▶ THE PROBLEM:
Go from the first line to the line with "detail), *SLOW_EDGES, low, high)" and return those lines verbatim, ends included.

▶ DATA FOR THIS TASK:
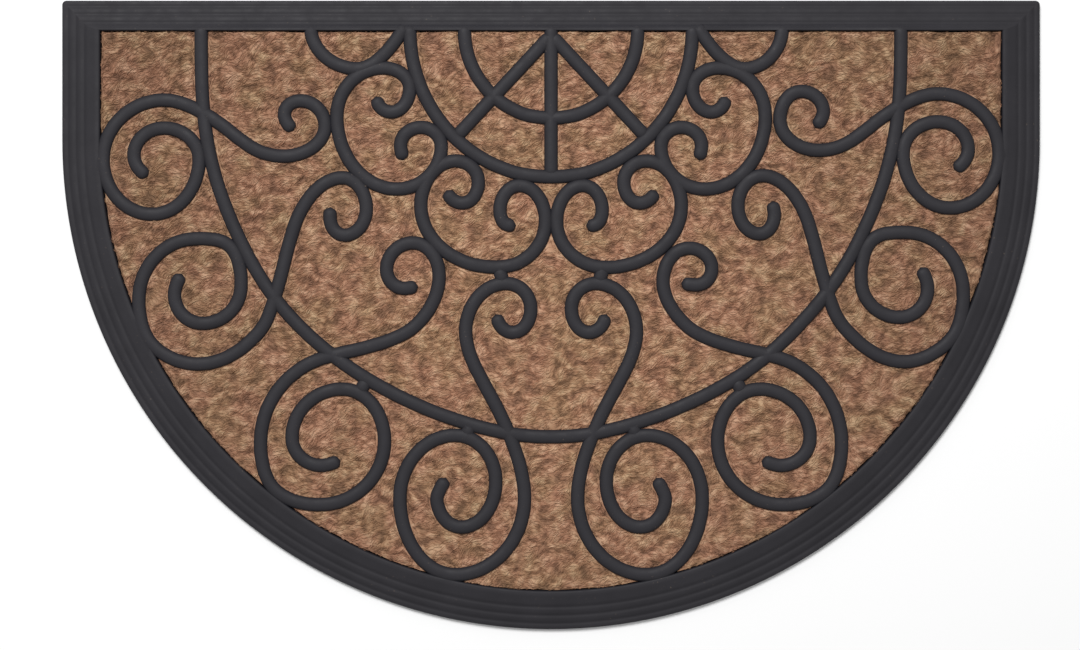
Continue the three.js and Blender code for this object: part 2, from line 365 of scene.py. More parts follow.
def ranged(tree, value, low, high, new_low=0.0, new_high=1.0, smooth=False):
    """A value mapped from one range to another, and held inside it."""
    inputs = {"Value": value, "From Min": low, "From Max": high, "To Min": new_low, "To Max": new_high}
    kind = "SMOOTHSTEP" if smooth else "LINEAR"
    return made(tree, "ShaderNodeMapRange", inputs, interpolation_type=kind)


def noise(tree, place, size, detail=2.0, roughness=0.5):
    """Noise from 0 to 1 with features of a size in metres."""
    inputs = {"Vector": place, "Scale": maths(tree, "DIVIDE", 1.0, size), "Detail": detail,
              "Roughness": roughness}
    return made(tree, "ShaderNodeTexNoise", inputs)


def slow_patches(tree, place, size, low=0.0, high=1.0, detail=3.0):
    """Patches of a size that go slowly between two values."""
    return ranged(tree, noise(tree, place, size, detail), *SLOW_EDGES, low, high)


def mix_colours(tree, factor, first, second, blend="MIX"):
    """Two colours mixed."""
    node = add(tree, "ShaderNodeMix", data_type="RGBA", blend_type=blend)
    sockets = identified(node.inputs)
    for name, value in (("Factor_Float", factor), ("A_Color", first), ("B_Color", second)):
        feed(tree, sockets[name], value)
    return identified(node.outputs)["Result_Color"]


def tinted(tree, colour, tint):
    """A colour times another colour or a shade."""
    return mix_colours(tree, 1.0, colour, tint, "MULTIPLY")


def rgba(colour):
    """A colour with full alpha."""
    return (*colour, 1.0)


def new_tree(name, kind, inputs, outputs):
    """A node tree with inputs and outputs by name and kind, and the sockets of its two end nodes."""
    tree = bpy.data.node_groups.new(name, kind)
    for in_out, sockets in (("INPUT", inputs), ("OUTPUT", outputs)):
        for label, socket_kind in sockets.items():
            tree.interface.new_socket(label, in_out=in_out, socket_type="NodeSocket" + socket_kind)
    return tree, tree.nodes.new("NodeGroupInput").outputs, tree.nodes.new("NodeGroupOutput").inputs


def mesh_tree(name, objects, numbers, others=None):
    """A Geometry Nodes tree for a modifier: objects, numbers and a material in, a mesh out."""
    inputs = {"Geometry": "Geometry", **dict.fromkeys(objects, "Object"), **(others or {}),
              **dict.fromkeys(numbers, "Float"), "Material": "Material"}
    return new_tree(name, "GeometryNodeTree", inputs, {"Geometry": "Geometry"})


def finish_tree(tree, geometry, start, end):
    """Ends a tree in one real mesh with its material."""
    geometry = made(tree, "GeometryNodeRealizeInstances", {"Geometry": geometry})
    geometry = made(tree, "GeometryNodeSetMaterial", {"Geometry": geometry, "Material": start["Material"]})
    tree.links.new(geometry, end["Geometry"])
    return tree


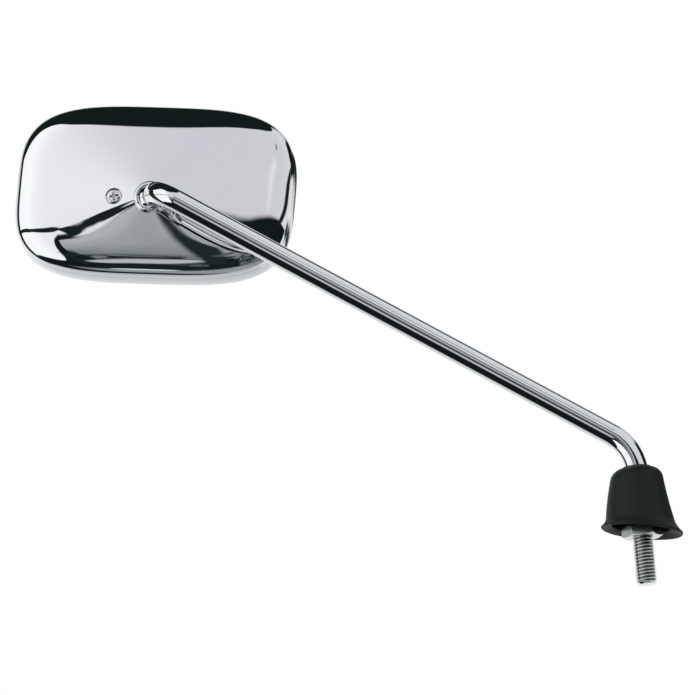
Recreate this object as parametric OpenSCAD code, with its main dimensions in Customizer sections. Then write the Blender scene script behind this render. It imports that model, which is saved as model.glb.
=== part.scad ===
// Chromed motorcycle mirror: a bent rod stem with an M10 stud and lock nut at the foot,
// a rubber boot over the nut, and a rounded rectangular head on a clamped ball joint.
// Z runs up the stud from the lock nut's seat, the stem leans towards -X, the glass looks along +Y.

/* [Stem] */
// Diameter of the bent rod
rod_d = 10; // [8:0.5:11]
// Height of the base bend's corner above the lock nut's seat
riser_h = 41.2; // [40:0.2:50]
// Length of the arm from corner to corner
arm_len = 243; // [140:1:320]
// Rise of the arm above horizontal, in degrees
arm_rise = 33.8; // [25:0.2:50]
// Centreline radius of the base bend
base_bend_r = 22; // [18:0.5:24]
// Turn of the elbow at the head, in degrees
elbow_turn = 81; // [70:0.5:90]
// Centreline radius of the elbow
elbow_r = 11; // [8:0.5:13]
// Distance from the elbow's corner to the centre of the ball
stub_len = 28; // [25:0.5:36]

/* [Stud and lock nut] */
// Outside diameter of the stud's M10 thread
stud_d = 9.8; // [7.8:0.05:9.9]
// Diameter at which the thread and the nut mesh
mesh_d = 9; // [7:0.05:9.2]
// Length of stud below the lock nut
stud_len = 21.3; // [15:0.1:35]
// Chamfer on the stud's tip
tip_chamfer = 1.5; // [0.8:0.1:2]
// Width across the nut's flats
nut_af = 16; // [15:0.5:18]
// Height of the nut
nut_h = 5; // [4:0.1:6]

/* [Rubber boot] */
// Height of the boot from rim to top
boot_h = 29.6; // [27:0.1:34]
// How far the pushed-up boot reaches past the start of the base bend
boot_overrun = 2.75; // [0:0.05:2.8]
// Diameter of the flared rim
boot_rim_d = 36.2; // [34:0.2:42]
// Diameter of the skirt where the flare begins
boot_skirt_d = 30.4; // [29:0.2:32]
// Diameter of the shoulder
boot_shoulder_d = 24; // [22:0.2:27]
// Radius that rounds the shoulder
boot_shoulder_r = 6; // [4:0.2:7]
// Wall of the skirt
boot_wall = 2.2; // [1.6:0.1:2.8]
// Width of the lip under the rim
boot_lip_w = 4.9; // [4:0.1:5.2]
// Height of the flare above the rim
boot_flare_h = 5.9; // [5:0.1:8]
// Thickness of the boot's top, which grips the rod
boot_crown = 7.6; // [6:0.1:9]

/* [Head] */
// Width of the head
head_w = 125; // [100:1:150]
// Height of the head
head_h = 81; // [70:1:100]
// Squareness of the outline: 2 is an ellipse, larger is squarer
outline_n = 3.5; // [2.6:0.1:4.5]
// Height of the outline's centre above the ball
ball_drop = 6.3; // [0:0.1:12]
// Rise of the rounded shoulder of the back
shoulder_rise = 6; // [4:0.1:8]
// Rise of the straight cone of the back
cone_rise = 7; // [5:0.1:9]
// Wall of the moulded back
shell_wall = 2; // [1.5:0.1:2.5]

/* [Pose of the head] */
// Turn of the head about the vertical, in degrees
head_pan = -6.5; // [-8:0.1:5]
// Tilt of the head, in degrees
head_tilt = -8.7; // [-10:0.1:5]
// Roll of the head about its own axis, in degrees
head_spin = 8.6; // [-20:0.1:20]

/* [Ball joint] */
// Diameter of the ball
ball_d = 13; // [12:0.1:14]
// Depth of the flat at the ball's end
ball_flat = 0.3; // [0.1:0.1:0.5]
// Diameter of the neck behind the ball
neck_d = 7; // [6:0.1:7.5]
// Distance from the ball's centre to the rod's full diameter
neck_reach = 11.6; // [10.5:0.1:13]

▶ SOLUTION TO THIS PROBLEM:
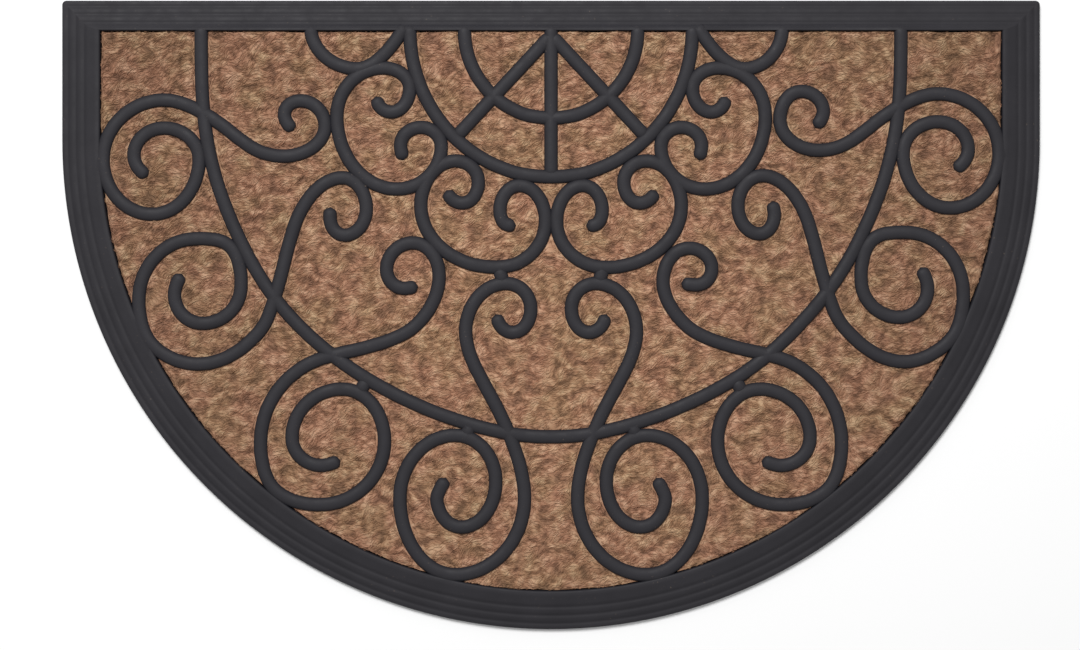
Continue the three.js and Blender code for this object: part 2, from line 365 of scene.py. More parts follow.
def ranged(tree, value, low, high, new_low=0.0, new_high=1.0, smooth=False):
    """A value mapped from one range to another, and held inside it."""
    inputs = {"Value": value, "From Min": low, "From Max": high, "To Min": new_low, "To Max": new_high}
    kind = "SMOOTHSTEP" if smooth else "LINEAR"
    return made(tree, "ShaderNodeMapRange", inputs, interpolation_type=kind)


def noise(tree, place, size, detail=2.0, roughness=0.5):
    """Noise from 0 to 1 with features of a size in metres."""
    inputs = {"Vector": place, "Scale": maths(tree, "DIVIDE", 1.0, size), "Detail": detail,
              "Roughness": roughness}
    return made(tree, "ShaderNodeTexNoise", inputs)


def slow_patches(tree, place, size, low=0.0, high=1.0, detail=3.0):
    """Patches of a size that go slowly between two values."""
    return ranged(tree, noise(tree, place, size, detail), *SLOW_EDGES, low, high)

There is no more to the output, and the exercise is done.